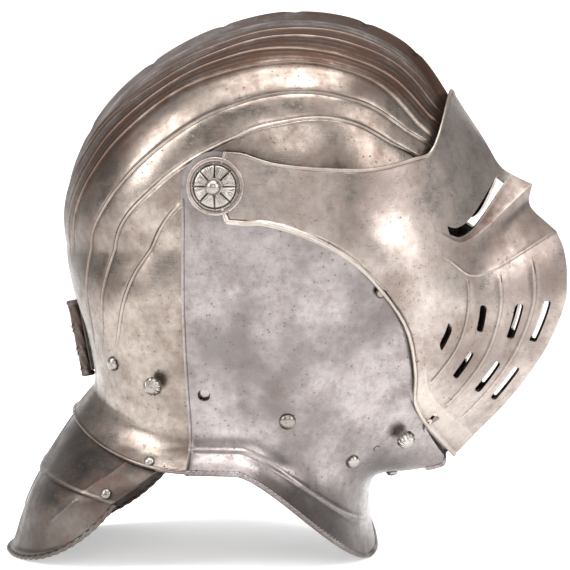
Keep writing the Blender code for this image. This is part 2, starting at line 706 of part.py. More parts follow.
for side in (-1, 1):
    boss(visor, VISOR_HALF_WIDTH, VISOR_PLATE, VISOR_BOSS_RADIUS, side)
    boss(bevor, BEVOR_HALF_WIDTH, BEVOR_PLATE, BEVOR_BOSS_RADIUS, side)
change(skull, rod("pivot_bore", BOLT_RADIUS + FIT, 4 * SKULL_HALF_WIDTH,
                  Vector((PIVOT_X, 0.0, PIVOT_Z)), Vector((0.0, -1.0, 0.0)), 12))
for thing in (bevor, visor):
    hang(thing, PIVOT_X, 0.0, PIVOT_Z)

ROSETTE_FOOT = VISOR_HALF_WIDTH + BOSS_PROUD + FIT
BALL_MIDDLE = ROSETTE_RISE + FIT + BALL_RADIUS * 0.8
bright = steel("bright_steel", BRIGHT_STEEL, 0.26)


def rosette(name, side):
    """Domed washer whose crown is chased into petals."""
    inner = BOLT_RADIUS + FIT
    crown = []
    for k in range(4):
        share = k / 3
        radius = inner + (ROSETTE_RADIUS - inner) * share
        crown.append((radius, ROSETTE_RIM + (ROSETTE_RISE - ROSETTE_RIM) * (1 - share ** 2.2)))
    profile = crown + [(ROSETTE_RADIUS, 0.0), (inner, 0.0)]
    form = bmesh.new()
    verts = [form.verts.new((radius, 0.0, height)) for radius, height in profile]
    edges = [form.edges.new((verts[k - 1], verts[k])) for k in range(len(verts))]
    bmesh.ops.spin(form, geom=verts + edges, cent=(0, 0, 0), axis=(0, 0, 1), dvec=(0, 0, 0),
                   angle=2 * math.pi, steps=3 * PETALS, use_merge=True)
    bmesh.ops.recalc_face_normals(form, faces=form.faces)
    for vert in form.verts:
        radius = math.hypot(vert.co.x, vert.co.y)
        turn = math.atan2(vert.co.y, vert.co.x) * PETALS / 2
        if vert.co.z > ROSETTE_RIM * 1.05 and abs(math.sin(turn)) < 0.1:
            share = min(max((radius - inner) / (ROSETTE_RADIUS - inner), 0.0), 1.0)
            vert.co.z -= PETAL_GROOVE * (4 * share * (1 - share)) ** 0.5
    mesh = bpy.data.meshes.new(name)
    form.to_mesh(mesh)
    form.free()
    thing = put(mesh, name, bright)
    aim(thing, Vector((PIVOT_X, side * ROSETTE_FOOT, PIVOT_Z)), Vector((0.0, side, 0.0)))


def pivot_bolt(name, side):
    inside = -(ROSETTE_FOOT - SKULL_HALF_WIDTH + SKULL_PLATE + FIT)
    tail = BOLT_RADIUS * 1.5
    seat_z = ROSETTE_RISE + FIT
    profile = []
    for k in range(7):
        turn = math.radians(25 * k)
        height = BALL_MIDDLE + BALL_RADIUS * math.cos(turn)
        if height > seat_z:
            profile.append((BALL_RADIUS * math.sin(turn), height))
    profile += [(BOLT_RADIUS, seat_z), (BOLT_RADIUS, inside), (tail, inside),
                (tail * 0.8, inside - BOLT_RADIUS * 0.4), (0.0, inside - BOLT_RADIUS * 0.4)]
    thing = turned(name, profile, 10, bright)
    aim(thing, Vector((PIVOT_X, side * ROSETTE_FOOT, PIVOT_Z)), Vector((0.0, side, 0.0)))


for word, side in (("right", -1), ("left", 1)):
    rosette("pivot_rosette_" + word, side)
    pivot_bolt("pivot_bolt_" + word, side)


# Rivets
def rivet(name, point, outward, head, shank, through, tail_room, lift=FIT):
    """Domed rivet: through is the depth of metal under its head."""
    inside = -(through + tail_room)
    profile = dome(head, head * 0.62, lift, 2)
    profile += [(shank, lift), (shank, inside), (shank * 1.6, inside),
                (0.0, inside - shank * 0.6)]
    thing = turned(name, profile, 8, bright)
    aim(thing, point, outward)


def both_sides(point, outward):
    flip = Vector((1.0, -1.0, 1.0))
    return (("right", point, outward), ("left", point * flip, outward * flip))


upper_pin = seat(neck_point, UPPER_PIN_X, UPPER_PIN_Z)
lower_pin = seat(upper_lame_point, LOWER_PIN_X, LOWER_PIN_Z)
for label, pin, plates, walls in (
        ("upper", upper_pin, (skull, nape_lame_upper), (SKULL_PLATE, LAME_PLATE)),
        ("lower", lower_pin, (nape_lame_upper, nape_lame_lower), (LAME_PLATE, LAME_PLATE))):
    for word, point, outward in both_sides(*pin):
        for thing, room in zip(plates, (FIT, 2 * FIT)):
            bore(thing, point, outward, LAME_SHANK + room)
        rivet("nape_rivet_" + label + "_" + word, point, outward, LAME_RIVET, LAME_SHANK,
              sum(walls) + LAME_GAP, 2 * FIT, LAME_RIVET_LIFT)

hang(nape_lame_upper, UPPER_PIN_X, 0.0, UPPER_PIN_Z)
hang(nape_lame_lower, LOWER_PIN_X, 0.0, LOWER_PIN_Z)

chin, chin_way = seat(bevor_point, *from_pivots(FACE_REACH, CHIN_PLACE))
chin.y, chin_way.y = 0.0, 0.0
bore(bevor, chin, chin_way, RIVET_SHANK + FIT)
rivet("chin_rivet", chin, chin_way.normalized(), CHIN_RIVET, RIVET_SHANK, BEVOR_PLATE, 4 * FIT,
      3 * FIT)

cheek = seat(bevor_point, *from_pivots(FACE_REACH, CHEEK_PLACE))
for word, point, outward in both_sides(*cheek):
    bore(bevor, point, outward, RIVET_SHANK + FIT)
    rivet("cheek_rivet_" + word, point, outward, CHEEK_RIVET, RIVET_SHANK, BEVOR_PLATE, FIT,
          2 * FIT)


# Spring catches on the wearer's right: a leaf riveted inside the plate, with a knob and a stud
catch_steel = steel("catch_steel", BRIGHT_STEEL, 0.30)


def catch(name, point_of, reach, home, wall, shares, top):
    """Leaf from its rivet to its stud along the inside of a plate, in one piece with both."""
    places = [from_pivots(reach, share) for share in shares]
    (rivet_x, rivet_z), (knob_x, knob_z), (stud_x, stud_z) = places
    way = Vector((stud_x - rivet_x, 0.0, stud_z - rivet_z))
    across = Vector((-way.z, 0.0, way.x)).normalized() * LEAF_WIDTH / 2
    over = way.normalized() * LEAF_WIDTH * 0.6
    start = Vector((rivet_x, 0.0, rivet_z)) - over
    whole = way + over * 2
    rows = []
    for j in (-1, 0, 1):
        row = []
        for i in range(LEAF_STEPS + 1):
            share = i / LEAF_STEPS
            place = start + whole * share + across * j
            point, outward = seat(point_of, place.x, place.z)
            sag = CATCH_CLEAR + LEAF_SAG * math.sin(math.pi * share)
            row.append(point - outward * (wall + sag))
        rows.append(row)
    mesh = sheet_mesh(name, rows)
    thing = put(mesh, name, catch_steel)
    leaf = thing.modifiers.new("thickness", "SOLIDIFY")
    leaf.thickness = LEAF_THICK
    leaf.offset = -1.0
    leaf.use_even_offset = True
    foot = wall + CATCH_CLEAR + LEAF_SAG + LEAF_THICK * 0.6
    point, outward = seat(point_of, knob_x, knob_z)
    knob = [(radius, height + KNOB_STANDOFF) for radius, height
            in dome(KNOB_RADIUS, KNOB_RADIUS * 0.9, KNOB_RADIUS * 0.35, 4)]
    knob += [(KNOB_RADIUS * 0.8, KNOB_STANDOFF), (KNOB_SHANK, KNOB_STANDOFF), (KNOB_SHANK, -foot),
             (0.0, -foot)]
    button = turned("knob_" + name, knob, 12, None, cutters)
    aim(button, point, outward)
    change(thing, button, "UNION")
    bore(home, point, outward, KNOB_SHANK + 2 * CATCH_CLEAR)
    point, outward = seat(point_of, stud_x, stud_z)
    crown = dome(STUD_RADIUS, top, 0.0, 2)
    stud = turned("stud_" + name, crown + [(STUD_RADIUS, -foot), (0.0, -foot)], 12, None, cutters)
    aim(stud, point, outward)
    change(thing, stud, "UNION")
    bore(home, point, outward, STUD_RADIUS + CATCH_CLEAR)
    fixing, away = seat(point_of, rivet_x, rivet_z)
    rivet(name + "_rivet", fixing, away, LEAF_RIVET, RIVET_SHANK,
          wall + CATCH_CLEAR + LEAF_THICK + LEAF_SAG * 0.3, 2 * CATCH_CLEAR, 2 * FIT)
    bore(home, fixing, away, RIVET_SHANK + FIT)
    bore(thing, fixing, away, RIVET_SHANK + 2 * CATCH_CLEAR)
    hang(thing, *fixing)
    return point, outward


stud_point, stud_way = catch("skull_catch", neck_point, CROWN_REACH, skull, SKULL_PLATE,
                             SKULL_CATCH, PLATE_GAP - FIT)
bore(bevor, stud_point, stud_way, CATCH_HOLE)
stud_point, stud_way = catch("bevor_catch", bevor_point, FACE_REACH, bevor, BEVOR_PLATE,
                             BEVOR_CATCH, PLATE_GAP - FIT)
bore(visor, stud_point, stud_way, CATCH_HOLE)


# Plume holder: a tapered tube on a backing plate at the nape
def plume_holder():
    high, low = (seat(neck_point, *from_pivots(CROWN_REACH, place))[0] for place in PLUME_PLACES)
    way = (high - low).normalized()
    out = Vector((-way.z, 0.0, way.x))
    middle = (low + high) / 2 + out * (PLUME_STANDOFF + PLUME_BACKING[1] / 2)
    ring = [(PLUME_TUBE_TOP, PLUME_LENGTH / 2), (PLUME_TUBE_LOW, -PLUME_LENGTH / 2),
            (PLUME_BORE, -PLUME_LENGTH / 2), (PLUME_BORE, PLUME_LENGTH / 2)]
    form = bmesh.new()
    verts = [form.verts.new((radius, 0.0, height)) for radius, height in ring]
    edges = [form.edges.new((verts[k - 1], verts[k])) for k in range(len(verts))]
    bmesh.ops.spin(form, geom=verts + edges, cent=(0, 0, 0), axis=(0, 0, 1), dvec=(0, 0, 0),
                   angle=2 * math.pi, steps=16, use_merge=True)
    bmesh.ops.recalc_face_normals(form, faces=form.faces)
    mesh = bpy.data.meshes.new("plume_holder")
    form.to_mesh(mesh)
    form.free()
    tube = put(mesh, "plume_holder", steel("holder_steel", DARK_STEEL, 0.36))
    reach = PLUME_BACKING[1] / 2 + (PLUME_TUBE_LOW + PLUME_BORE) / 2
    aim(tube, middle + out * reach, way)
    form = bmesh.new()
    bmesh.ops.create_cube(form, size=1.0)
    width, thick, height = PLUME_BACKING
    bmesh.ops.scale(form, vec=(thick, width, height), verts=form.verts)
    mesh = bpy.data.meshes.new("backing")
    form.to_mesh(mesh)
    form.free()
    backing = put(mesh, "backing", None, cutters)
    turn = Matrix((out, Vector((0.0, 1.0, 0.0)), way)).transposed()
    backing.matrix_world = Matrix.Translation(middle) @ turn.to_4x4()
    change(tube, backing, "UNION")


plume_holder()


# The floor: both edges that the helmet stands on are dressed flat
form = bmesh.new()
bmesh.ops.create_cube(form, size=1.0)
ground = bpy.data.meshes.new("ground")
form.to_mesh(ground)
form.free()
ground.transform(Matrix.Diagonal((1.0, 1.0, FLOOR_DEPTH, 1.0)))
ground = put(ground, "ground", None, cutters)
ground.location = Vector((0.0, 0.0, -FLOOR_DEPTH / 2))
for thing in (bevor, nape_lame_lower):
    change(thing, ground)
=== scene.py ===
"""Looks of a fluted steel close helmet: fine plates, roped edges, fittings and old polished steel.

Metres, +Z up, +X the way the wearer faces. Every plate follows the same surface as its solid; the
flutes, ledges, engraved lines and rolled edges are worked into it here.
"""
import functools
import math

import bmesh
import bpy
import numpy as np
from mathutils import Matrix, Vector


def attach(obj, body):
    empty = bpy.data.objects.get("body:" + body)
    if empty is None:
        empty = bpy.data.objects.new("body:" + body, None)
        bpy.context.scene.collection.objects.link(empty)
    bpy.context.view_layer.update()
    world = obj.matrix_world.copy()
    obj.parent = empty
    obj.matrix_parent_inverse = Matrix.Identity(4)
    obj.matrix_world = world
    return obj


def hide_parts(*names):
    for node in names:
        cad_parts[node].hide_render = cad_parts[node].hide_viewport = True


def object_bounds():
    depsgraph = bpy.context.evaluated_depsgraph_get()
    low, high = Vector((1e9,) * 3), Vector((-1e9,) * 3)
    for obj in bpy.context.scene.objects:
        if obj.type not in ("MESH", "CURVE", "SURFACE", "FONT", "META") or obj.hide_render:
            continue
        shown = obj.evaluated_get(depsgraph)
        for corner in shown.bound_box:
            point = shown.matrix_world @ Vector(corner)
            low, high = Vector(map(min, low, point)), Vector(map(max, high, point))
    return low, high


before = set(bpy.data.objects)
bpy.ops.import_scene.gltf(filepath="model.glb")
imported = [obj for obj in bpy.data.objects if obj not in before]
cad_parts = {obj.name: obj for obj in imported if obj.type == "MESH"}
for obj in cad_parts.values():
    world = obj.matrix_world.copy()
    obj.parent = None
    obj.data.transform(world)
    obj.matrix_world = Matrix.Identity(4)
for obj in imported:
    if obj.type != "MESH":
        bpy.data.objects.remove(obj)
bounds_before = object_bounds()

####

**WHAT TO DO**
Exactly the lines above from the one with "for corner in" to the one with "before = set(bpy.data.objects)", both included, are to be quoted; leave the rest out.

**RESULT FOR THIS TASK**
        for corner in shown.bound_box:
            point = shown.matrix_world @ Vector(corner)
            low, high = Vector(map(min, low, point)), Vector(map(max, high, point))
    return low, high


before = set(bpy.data.objects)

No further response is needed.